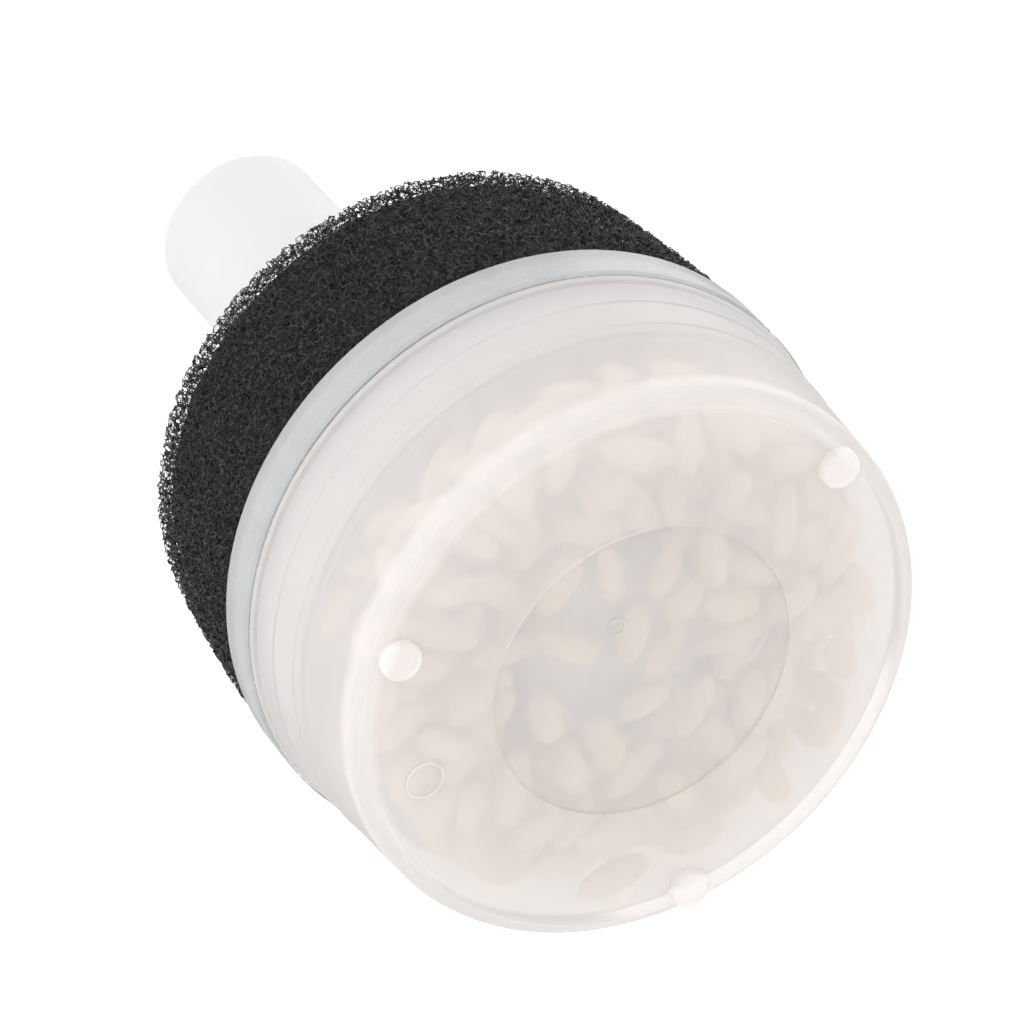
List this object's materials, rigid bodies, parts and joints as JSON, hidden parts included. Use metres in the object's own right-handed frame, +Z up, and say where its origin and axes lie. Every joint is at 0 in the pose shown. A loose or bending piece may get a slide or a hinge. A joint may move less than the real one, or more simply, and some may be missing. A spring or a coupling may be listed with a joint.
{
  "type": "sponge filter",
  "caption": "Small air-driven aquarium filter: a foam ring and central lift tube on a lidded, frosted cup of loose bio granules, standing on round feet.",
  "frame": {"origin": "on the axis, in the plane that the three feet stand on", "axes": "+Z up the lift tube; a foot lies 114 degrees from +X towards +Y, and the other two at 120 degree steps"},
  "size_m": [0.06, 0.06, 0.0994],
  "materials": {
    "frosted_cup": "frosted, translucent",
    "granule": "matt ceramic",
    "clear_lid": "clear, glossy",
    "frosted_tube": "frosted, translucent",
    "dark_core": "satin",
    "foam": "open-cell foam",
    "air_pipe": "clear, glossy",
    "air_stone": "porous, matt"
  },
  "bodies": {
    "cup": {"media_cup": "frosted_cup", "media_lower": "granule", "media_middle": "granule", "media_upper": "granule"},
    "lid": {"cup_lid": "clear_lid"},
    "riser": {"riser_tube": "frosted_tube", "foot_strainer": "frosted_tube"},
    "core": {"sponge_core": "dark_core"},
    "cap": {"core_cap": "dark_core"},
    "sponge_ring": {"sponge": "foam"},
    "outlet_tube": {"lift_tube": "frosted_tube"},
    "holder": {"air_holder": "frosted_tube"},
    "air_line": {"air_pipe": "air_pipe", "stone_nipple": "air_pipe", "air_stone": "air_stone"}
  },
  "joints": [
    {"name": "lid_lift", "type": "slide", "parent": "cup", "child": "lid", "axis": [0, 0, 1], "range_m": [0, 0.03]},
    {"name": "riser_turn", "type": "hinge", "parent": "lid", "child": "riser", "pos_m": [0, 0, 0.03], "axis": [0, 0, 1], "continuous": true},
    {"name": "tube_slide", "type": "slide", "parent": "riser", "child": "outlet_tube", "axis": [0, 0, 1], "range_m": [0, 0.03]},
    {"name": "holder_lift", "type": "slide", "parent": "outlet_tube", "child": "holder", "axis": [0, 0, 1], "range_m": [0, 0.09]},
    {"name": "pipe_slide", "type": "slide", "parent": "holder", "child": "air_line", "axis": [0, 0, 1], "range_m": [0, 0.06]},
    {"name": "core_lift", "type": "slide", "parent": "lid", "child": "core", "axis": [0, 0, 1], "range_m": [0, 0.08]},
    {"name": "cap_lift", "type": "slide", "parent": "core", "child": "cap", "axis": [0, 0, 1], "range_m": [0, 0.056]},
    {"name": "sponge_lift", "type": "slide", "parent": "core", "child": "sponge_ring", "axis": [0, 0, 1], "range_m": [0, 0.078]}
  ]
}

▸ **Task requirements**
Quote the entire listing above exactly.

▸ **The solution**
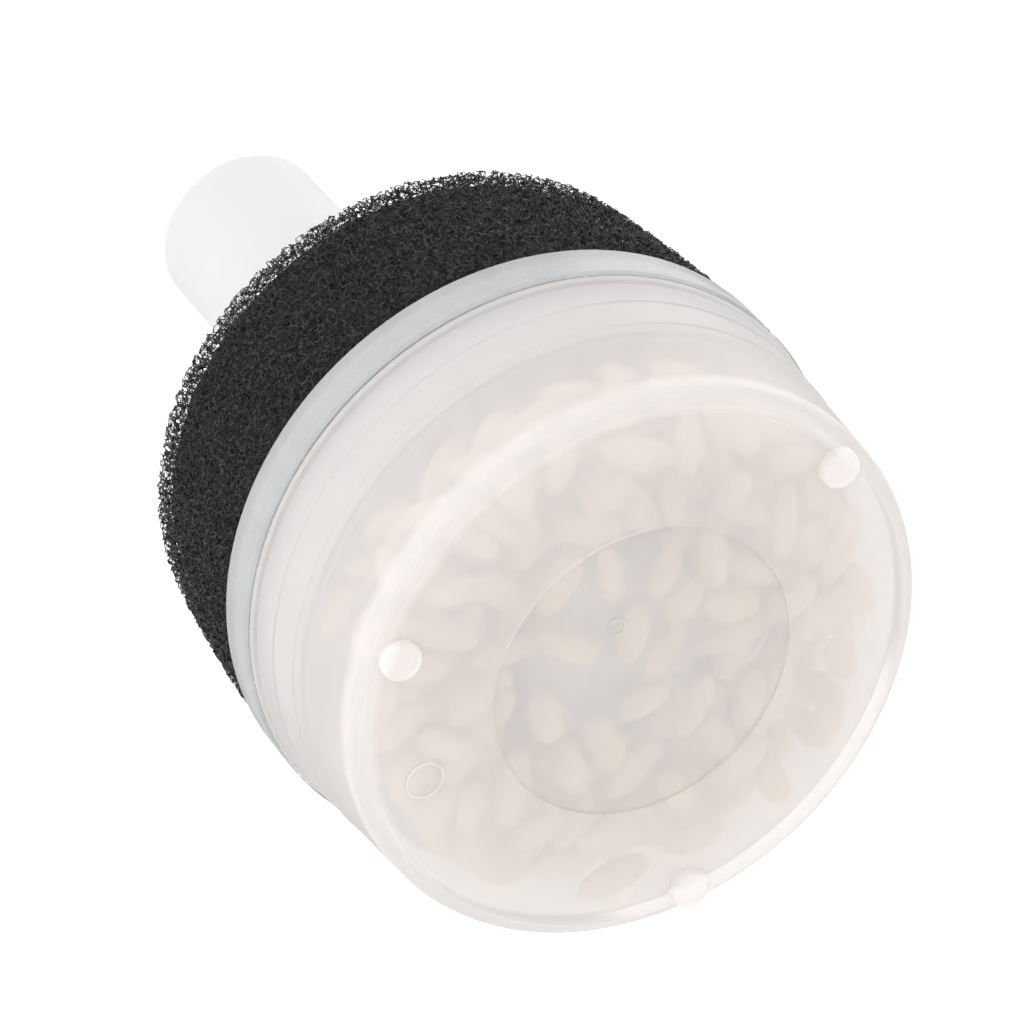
List this object's materials, rigid bodies, parts and joints as JSON, hidden parts included. Use metres in the object's own right-handed frame, +Z up, and say where its origin and axes lie. Every joint is at 0 in the pose shown. A loose or bending piece may get a slide or a hinge. A joint may move less than the real one, or more simply, and some may be missing. A spring or a coupling may be listed with a joint.
{
  "type": "sponge filter",
  "caption": "Small air-driven aquarium filter: a foam ring and central lift tube on a lidded, frosted cup of loose bio granules, standing on round feet.",
  "frame": {"origin": "on the axis, in the plane that the three feet stand on", "axes": "+Z up the lift tube; a foot lies 114 degrees from +X towards +Y, and the other two at 120 degree steps"},
  "size_m": [0.06, 0.06, 0.0994],
  "materials": {
    "frosted_cup": "frosted, translucent",
    "granule": "matt ceramic",
    "clear_lid": "clear, glossy",
    "frosted_tube": "frosted, translucent",
    "dark_core": "satin",
    "foam": "open-cell foam",
    "air_pipe": "clear, glossy",
    "air_stone": "porous, matt"
  },
  "bodies": {
    "cup": {"media_cup": "frosted_cup", "media_lower": "granule", "media_middle": "granule", "media_upper": "granule"},
    "lid": {"cup_lid": "clear_lid"},
    "riser": {"riser_tube": "frosted_tube", "foot_strainer": "frosted_tube"},
    "core": {"sponge_core": "dark_core"},
    "cap": {"core_cap": "dark_core"},
    "sponge_ring": {"sponge": "foam"},
    "outlet_tube": {"lift_tube": "frosted_tube"},
    "holder": {"air_holder": "frosted_tube"},
    "air_line": {"air_pipe": "air_pipe", "stone_nipple": "air_pipe", "air_stone": "air_stone"}
  },
  "joints": [
    {"name": "lid_lift", "type": "slide", "parent": "cup", "child": "lid", "axis": [0, 0, 1], "range_m": [0, 0.03]},
    {"name": "riser_turn", "type": "hinge", "parent": "lid", "child": "riser", "pos_m": [0, 0, 0.03], "axis": [0, 0, 1], "continuous": true},
    {"name": "tube_slide", "type": "slide", "parent": "riser", "child": "outlet_tube", "axis": [0, 0, 1], "range_m": [0, 0.03]},
    {"name": "holder_lift", "type": "slide", "parent": "outlet_tube", "child": "holder", "axis": [0, 0, 1], "range_m": [0, 0.09]},
    {"name": "pipe_slide", "type": "slide", "parent": "holder", "child": "air_line", "axis": [0, 0, 1], "range_m": [0, 0.06]},
    {"name": "core_lift", "type": "slide", "parent": "lid", "child": "core", "axis": [0, 0, 1], "range_m": [0, 0.08]},
    {"name": "cap_lift", "type": "slide", "parent": "core", "child": "cap", "axis": [0, 0, 1], "range_m": [0, 0.056]},
    {"name": "sponge_lift", "type": "slide", "parent": "core", "child": "sponge_ring", "axis": [0, 0, 1], "range_m": [0, 0.078]}
  ]
}